Samantha Magid
Applied and computational mathematician studying scientific productivity, stochastic processes, computational social science, and generative modeling. Unapologetic gay woman in STEM.
Research · Publications · CV
“A beach is made of what is there.”
— A long forgotten Oceanography 101 assigned reading
A beach’s substrate is composed of local rock. Black beaches form from pulverized lava in Hawaii, glass beaches form from old garbage dumps in Fort Bragg, the ocean-side beaches of Cape Cod form from glacial sediment crushed by the stormy North Atlantic. And then again, the lava comes bursting from the molten depths of the Earth, the glass of Fort Bragg from old kilns and factories that melted sand from other beaches, and the glacial sediment of Cape Cod dragged countless miles southeast of its home. Each is recognizable as a beach, yet each is distinct, a product greater than– but inseparable from– its parts, while its parts are inseperable from, but still greater than, what was there in their turn.
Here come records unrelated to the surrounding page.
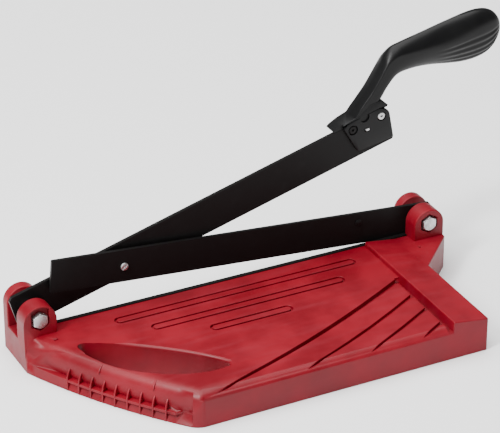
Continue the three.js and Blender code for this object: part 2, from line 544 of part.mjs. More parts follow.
const still = new THREE.Group();
still.add(piece('base_body', baseBody(), RED), piece('lower_blade', lowerBlade(), BLACK));
STRIP_SCREWS.forEach((x, n) => still.add(piece(`lower_blade_screw_${n + 1}`, stripScrew(x), STEEL)));
[['left', 0], ['right', SPAN]].forEach(([side, x]) => still.add(
  piece(`${side}_pivot_bolt`, pivotBolt(x), STEEL),
  piece(`${side}_pivot_washer`, pivotWasher(x), STEEL),
  piece(`${side}_pivot_nut`, pivotNut(x), STEEL)));
still.add(piece('left_front_spacer', spacer(0, LUG_BACK, LEVER_Y), STEEL));
still.add(piece('left_back_spacer', spacer(0, LEVER_BACK, forkBack(0)), STEEL));
still.add(piece('right_back_spacer', spacer(SPAN, BLADE_Y + BLADE, forkBack(SPAN)), STEEL));

const bladeGroup = new THREE.Group();
bladeGroup.position.set(SPAN, 0, PIVOT_Z);
bladeGroup.rotation.y = BLADE_ANGLE;
bladeGroup.add(piece('upper_blade', upperBlade(), BLACK), piece('blade_rivet', bladeRivet(), BLACK),
  piece('link_screw', linkScrew(), STEEL), piece('link_spacer', linkSpacer(), STEEL),
  piece('link_washer', linkWasher(), STEEL), piece('link_nut', linkNut(), STEEL));

const leverGroup = new THREE.Group();
leverGroup.position.set(0, 0, PIVOT_Z);
leverGroup.rotation.y = -LEVER_ANGLE;
leverGroup.add(piece('lever_arm', leverArm(), BLACK), piece('handle_body', handleBody(), HANDLE),
  piece('handle_front_cheek', frontCheek(), HANDLE));
['inner', 'outer'].forEach((side, n) => leverGroup.add(
  piece(`handle_screw_${side}`, handleScrew(HANDLE_SCREWS[n]), n ? STEEL : BLACK),
  piece(`handle_nut_${side}`, handleNut(HANDLE_SCREWS[n]), STEEL)));

const cutter = new THREE.Group();
cutter.add(still, bladeGroup, leverGroup);
cutter.updateMatrixWorld(true);
const box = new THREE.Box3().setFromObject(cutter, true);
const middle = box.getCenter(new THREE.Vector3());
cutter.position.set(-middle.x, -middle.y, -box.min.z);

export default cutter;
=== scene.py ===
"""Tile cutter: a moulded table, a shear blade, a hand lever and their fasteners."""

import json
import math

import bmesh
import bpy
from bpy.props import FloatProperty, FloatVectorProperty, PointerProperty
from mathutils import Matrix, Vector

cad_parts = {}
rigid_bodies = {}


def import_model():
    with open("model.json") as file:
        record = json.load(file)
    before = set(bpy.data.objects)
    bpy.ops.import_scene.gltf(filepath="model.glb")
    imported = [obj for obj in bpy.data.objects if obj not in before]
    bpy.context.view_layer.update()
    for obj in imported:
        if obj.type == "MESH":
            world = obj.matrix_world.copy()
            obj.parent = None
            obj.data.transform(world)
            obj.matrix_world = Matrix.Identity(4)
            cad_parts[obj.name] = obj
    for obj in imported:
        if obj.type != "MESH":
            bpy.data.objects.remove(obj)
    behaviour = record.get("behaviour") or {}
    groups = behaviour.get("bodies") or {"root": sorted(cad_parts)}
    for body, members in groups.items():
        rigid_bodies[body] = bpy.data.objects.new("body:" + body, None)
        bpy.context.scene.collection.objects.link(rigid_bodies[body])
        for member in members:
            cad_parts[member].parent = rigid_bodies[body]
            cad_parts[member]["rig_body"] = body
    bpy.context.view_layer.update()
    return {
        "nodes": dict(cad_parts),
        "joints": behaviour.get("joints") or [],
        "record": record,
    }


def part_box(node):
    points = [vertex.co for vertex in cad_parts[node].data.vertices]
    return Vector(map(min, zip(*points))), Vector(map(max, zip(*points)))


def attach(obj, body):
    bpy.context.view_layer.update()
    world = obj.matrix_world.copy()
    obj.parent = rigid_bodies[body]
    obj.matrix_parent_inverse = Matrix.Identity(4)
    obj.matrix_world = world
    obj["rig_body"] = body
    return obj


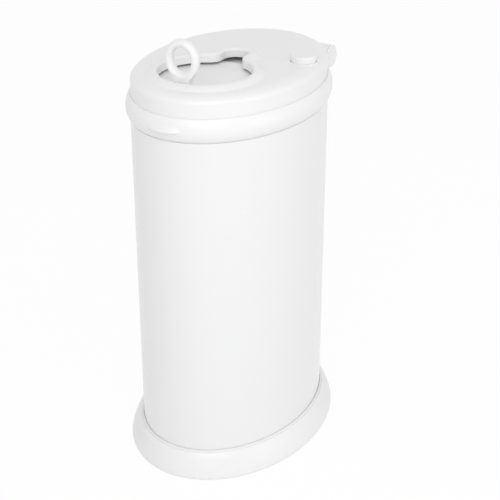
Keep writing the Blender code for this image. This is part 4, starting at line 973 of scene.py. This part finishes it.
# Nodes whose own shape stays
for node, material in (("base_floor", SATIN_PLASTIC), ("hinge_pin", ZINC), ("lock_catch", SATIN_PLASTIC),
                       ("lock_spring", ZINC)):
    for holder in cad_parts[node].material_slots:
        holder.material = material


# Floor, light and camera

def plain_floor():
    """A level sheet that reads as white to the camera and keeps a faint shadow of the object."""
    made = bpy.data.materials.new("studio_floor")
    made.use_nodes = True
    tree = made.node_tree
    shader = tree.nodes["Principled BSDF"]
    shader.inputs["Base Color"].default_value = (0.92, 0.92, 0.92, 1.0)
    shader.inputs["Roughness"].default_value = 0.7
    shader.inputs["Specular IOR Level"].default_value = 0.2
    glow = tree.nodes.new("ShaderNodeEmission")
    glow.inputs["Strength"].default_value = 1.0
    seen = tree.nodes.new("ShaderNodeLightPath")
    both = tree.nodes.new("ShaderNodeMixShader")
    direct = blend_values(tree, "MAXIMUM", seen.outputs["Is Camera Ray"], seen.outputs["Is Glossy Ray"])
    tree.links.new(blend_values(tree, "MULTIPLY", direct, 0.95), both.inputs["Fac"])
    tree.links.new(shader.outputs["BSDF"], both.inputs[1])
    tree.links.new(glow.outputs["Emission"], both.inputs[2])
    tree.links.new(both.outputs["Shader"], tree.nodes["Material Output"].inputs["Surface"])
    mesh = bpy.data.meshes.new("studio_floor")
    reach = 6.0
    level = -0.0002
    corners = [(x * reach, y * reach, level) for x, y in ((-1, -1), (1, -1), (1, 1), (-1, 1))]
    mesh.from_pydata(corners, [], [(0, 1, 2, 3)])
    mesh.materials.append(made)
    floor = bpy.data.objects.new("studio_floor", mesh)
    bpy.context.scene.collection.objects.link(floor)


def lamp(name, place, aim, width, height, power):
    """A rectangular soft box turned towards its aim."""
    light = bpy.data.lights.new(name, "AREA")
    light.shape = "RECTANGLE"
    light.size = width
    light.size_y = height
    light.energy = power
    made = bpy.data.objects.new(name, light)
    made.location = place
    made.rotation_euler = (Vector(aim) - Vector(place)).to_track_quat("-Z", "Y").to_euler()
    bpy.context.scene.collection.objects.link(made)


def surround():
    """Grey room light for the object, and white where the camera or a reflection looks past it."""
    world = bpy.data.worlds.new("studio")
    world.use_nodes = True
    tree = world.node_tree
    plain = tree.nodes["Background"]
    plain.inputs["Color"].default_value = (1.0, 1.0, 1.0, 1.0)
    plain.inputs["Strength"].default_value = 0.68
    white = tree.nodes.new("ShaderNodeBackground")
    white.inputs["Strength"].default_value = 1.0
    white.inputs["Color"].default_value = (1.0, 1.0, 1.0, 1.0)
    seen = tree.nodes.new("ShaderNodeLightPath")
    direct = blend_values(tree, "MAXIMUM", seen.outputs["Is Camera Ray"], seen.outputs["Is Glossy Ray"])
    direct = blend_values(tree, "MAXIMUM", direct, seen.outputs["Is Transmission Ray"])
    both = tree.nodes.new("ShaderNodeMixShader")
    tree.links.new(direct, both.inputs["Fac"])
    tree.links.new(plain.outputs["Background"], both.inputs[1])
    tree.links.new(white.outputs["Background"], both.inputs[2])
    tree.links.new(both.outputs["Shader"], tree.nodes["World Output"].inputs["Surface"])
    bpy.context.scene.world = world


plain_floor()
surround()
AIM = (0.0, 0.0, 0.3)
lamp("key_soft_box", (0.917, -1.654, 1.778), AIM, 1.9, 1.7, 20.0)
lamp("side_soft_box", (2.391, 0.0, 0.75), AIM, 1.4, 1.3, 5.6)

camera = bpy.data.objects.new("camera", bpy.data.cameras.new("camera"))
camera.data.sensor_width = 36.0
camera.data.lens = 86.98
CAMERA_PLACE = Vector((0.7181, -1.2476, 0.9829))
CAMERA_AIM = Vector((0.0203, 0.01125, 0.25704))
camera.location = CAMERA_PLACE
camera.rotation_euler = (CAMERA_AIM - CAMERA_PLACE).to_track_quat("-Z", "Y").to_euler()
bpy.context.scene.collection.objects.link(camera)
bpy.context.scene.camera = camera
bpy.context.scene.view_settings.view_transform = "Standard"
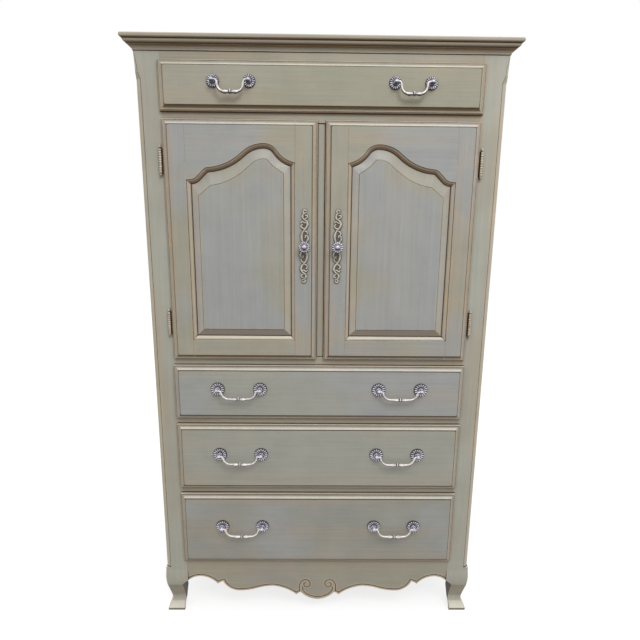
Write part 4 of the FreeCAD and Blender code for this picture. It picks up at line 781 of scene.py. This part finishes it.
def edit(piece):
    pick(piece)
    bpy.ops.object.mode_set(mode="EDIT")
    bpy.ops.mesh.select_all(action="SELECT")


def done(piece, angle=SOFT_ANGLE):
    """Leaves edit mode with faces outwards and round parts smooth."""
    bpy.ops.mesh.select_all(action="SELECT")
    bpy.ops.mesh.remove_doubles(threshold=SAME_PLACE)
    bpy.ops.mesh.normals_make_consistent(inside=False)
    bpy.ops.object.mode_set(mode="OBJECT")
    bpy.ops.object.shade_smooth_by_angle(angle=math.radians(angle))
    return piece


def joined(name, *pieces):
    """Several pieces made one mesh."""
    pick(*pieces)
    bpy.ops.object.join()
    pieces[0].name = name
    return pieces[0]


def dress(material, *pieces):
    """Gives new pieces their finish."""
    for piece in pieces:
        piece.data.materials.append(material)


def copied(piece, name, place):
    """A copy with its own mesh, carried by a matrix; its object stays at the origin."""
    twin = piece.copy()
    twin.data = piece.data.copy()
    twin.name = name
    twin.data.transform(place)
    scene.collection.objects.link(twin)
    return twin


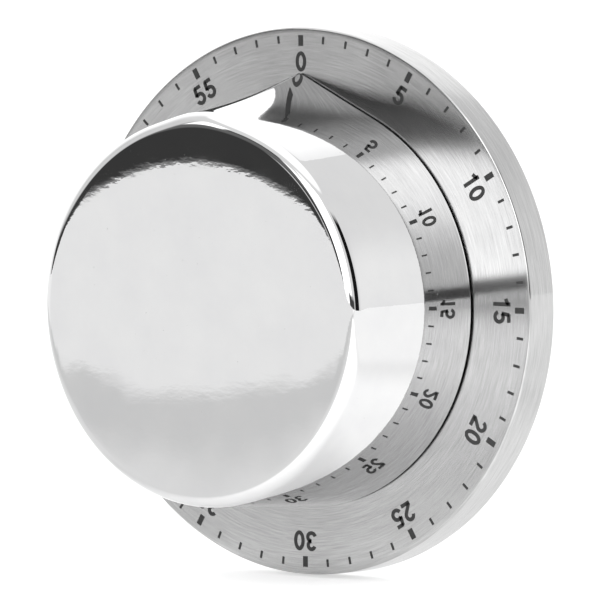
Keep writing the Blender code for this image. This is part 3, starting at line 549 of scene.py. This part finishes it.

We are all made of what is there. A good scientist looks for what is there.
Current Research
My current work asks whether persistent differences in scientific productivity can emerge from parsimonious, history-dependent stochastic processes without requiring stable inherent differences among scholars. The work seeks to debunk the eugenecist, racist suggestions of William Shockley, the white, male Nobel laureate who felt science was too egalitarian for its rewards to be anything but representative of individual merit. Shockley suggested that scientific productivity was the probabilistic result of inherent, immutable, individual traits. As we develop a follow-up to Scientific Productivity as a Random Walk, we scientifically validate a long-overdue departure from Shockley’s bad science.